USDCAD Analysis – February-6-2024
USDCAD – In early February, the Canadian dollar decreased in value, crossing the 1.35 mark against the US dollar. This drop, the lowest in over a month, came after the US shared solid economic data and the Federal Reserve commented that high interest rates in the US might continue.
This scenario favored the US dollar. Specifically, the US service sector showed unexpected growth, and inflation was higher in January, aligning with Federal Reserve Chair Powell’s remarks that it’s too soon to consider inflation entirely under control.
Comparing Economic Indicators
While the US boasted positive economic indicators, Canada faced a different story. The data revealed that Canada’s private sector was shrinking, signaling a challenging economic environment. This situation has led to calls for the Bank of Canada to adopt a softer approach to its monetary policy. A more accommodating policy could help stimulate economic growth by making borrowing cheaper and encouraging investment and spending.
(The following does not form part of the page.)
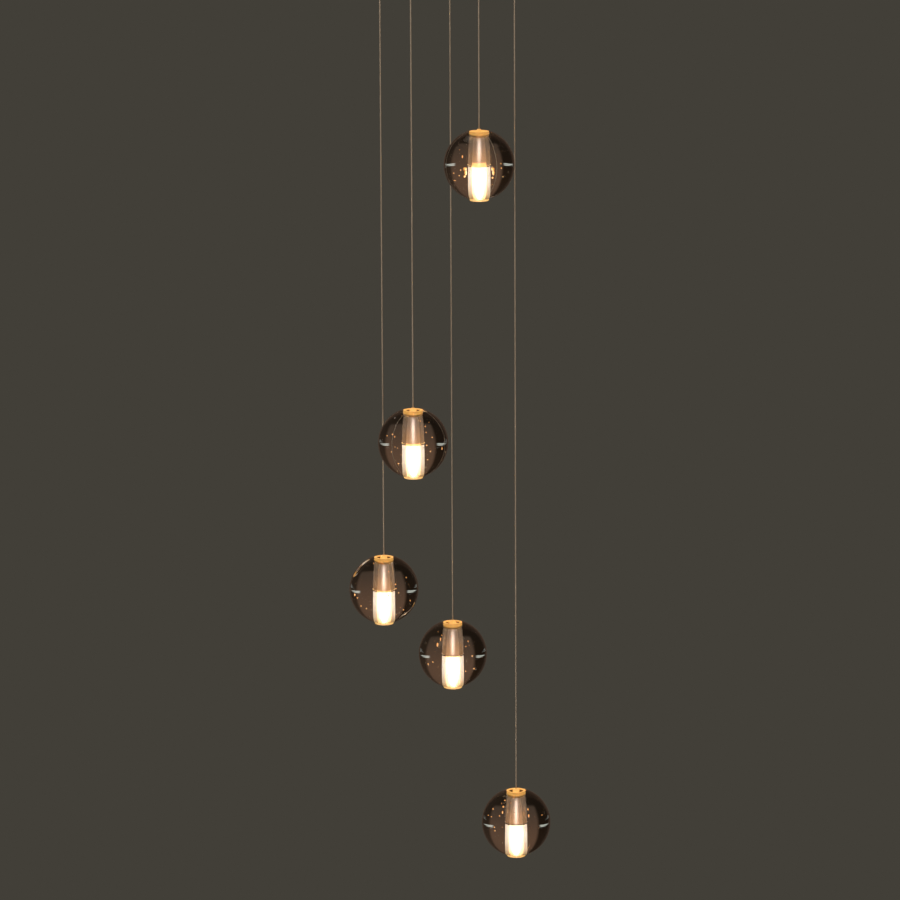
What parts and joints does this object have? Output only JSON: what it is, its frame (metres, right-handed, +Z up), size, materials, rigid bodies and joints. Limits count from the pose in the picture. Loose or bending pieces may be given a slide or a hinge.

Oil Prices and International Developments
The oil price, a critical factor for Canada’s economy, didn’t provide much support for the Canadian dollar either. Speculation about a possible ceasefire between Hamas and Israel lessened worries over oil supply disruptions. Usually, concerns about supply would increase oil prices, benefiting oil-exporting countries like Canada by bringing in more foreign currency. However, easing these concerns meant that the Canadian dollar often called the loonie, didn’t get this potential boost.
The subdued oil prices, combined with the economic indicators, paint a picture of why the Canadian dollar has weakened and what might be influencing its value on the global stage.